_Provided data_.
_ _ _ _ _

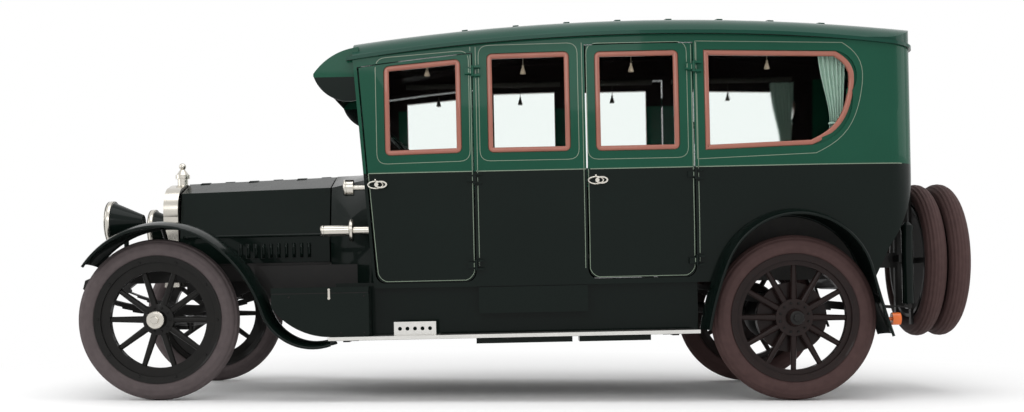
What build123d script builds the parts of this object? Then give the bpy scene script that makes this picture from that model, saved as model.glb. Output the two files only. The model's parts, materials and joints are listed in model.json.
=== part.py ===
from build123d import *
import os
from math import asin, degrees

os.makedirs("parts", exist_ok=True)

# A closed four-door car of about 1914, in millimetres: X forward, Y left, Z up from the ground.
# A station is the distance behind the front hubs. Everything on springs is drawn level and then
# set nose-down by RAKE about the front hubs.
FRONT_HUB_X = 2097.5
WHEELBASE = 3607.0
TRACK = 1422.0
RAKE = 1.2
MOVING_GAP = 6.0

# Tyres and wooden wheels.
FRONT_TYRE_RADIUS = 458.0
FRONT_TYRE_SECTION = 114.0
REAR_TYRE_RADIUS = 470.0
REAR_TYRE_SECTION = 127.0
FRONT_SPOKES = 10
REAR_SPOKES = 12
SPINDLE_RADIUS = 22.0
BEARING_CLEARANCE = 0.05

# Frame rails.
RAIL_FRONT_STATION = -420.0
RAIL_REAR_STATION = 4300.0
RAIL_OUTER_HALF = 400.0
RAIL_WIDTH = 50.0
RAIL_BOTTOM = 667.0
RAIL_TOP = 756.0
RAIL_SHEET = 8.0
CRANK_Z = 700.0
CRANK_RADIUS = 14.0
CHASSIS_HALF = RAIL_OUTER_HALF + 14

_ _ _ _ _

_Task prompt_. Extract the complete listing verbatim.

_Final answer_.
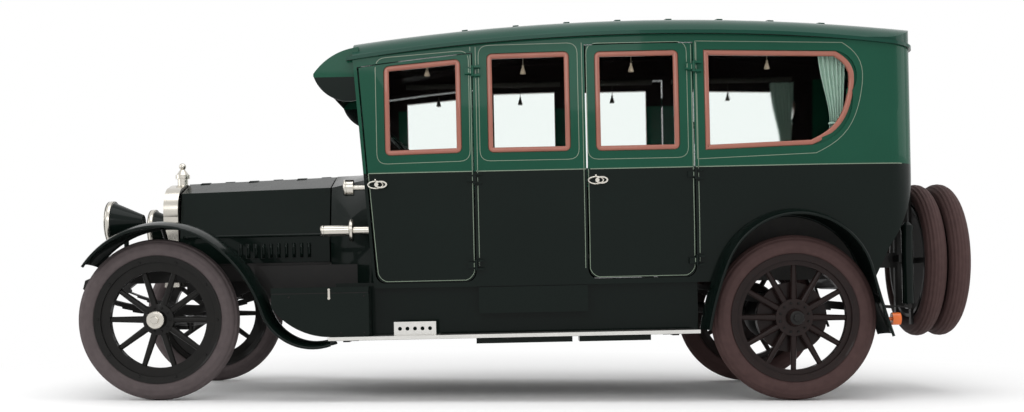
What build123d script builds the parts of this object? Then give the bpy scene script that makes this picture from that model, saved as model.glb. Output the two files only. The model's parts, materials and joints are listed in model.json.
=== part.py ===
from build123d import *
import os
from math import asin, degrees

os.makedirs("parts", exist_ok=True)

# A closed four-door car of about 1914, in millimetres: X forward, Y left, Z up from the ground.
# A station is the distance behind the front hubs. Everything on springs is drawn level and then
# set nose-down by RAKE about the front hubs.
FRONT_HUB_X = 2097.5
WHEELBASE = 3607.0
TRACK = 1422.0
RAKE = 1.2
MOVING_GAP = 6.0

# Tyres and wooden wheels.
FRONT_TYRE_RADIUS = 458.0
FRONT_TYRE_SECTION = 114.0
REAR_TYRE_RADIUS = 470.0
REAR_TYRE_SECTION = 127.0
FRONT_SPOKES = 10
REAR_SPOKES = 12
SPINDLE_RADIUS = 22.0
BEARING_CLEARANCE = 0.05

# Frame rails.
RAIL_FRONT_STATION = -420.0
RAIL_REAR_STATION = 4300.0
RAIL_OUTER_HALF = 400.0
RAIL_WIDTH = 50.0
RAIL_BOTTOM = 667.0
RAIL_TOP = 756.0
RAIL_SHEET = 8.0
CRANK_Z = 700.0
CRANK_RADIUS = 14.0
CHASSIS_HALF = RAIL_OUTER_HALF + 14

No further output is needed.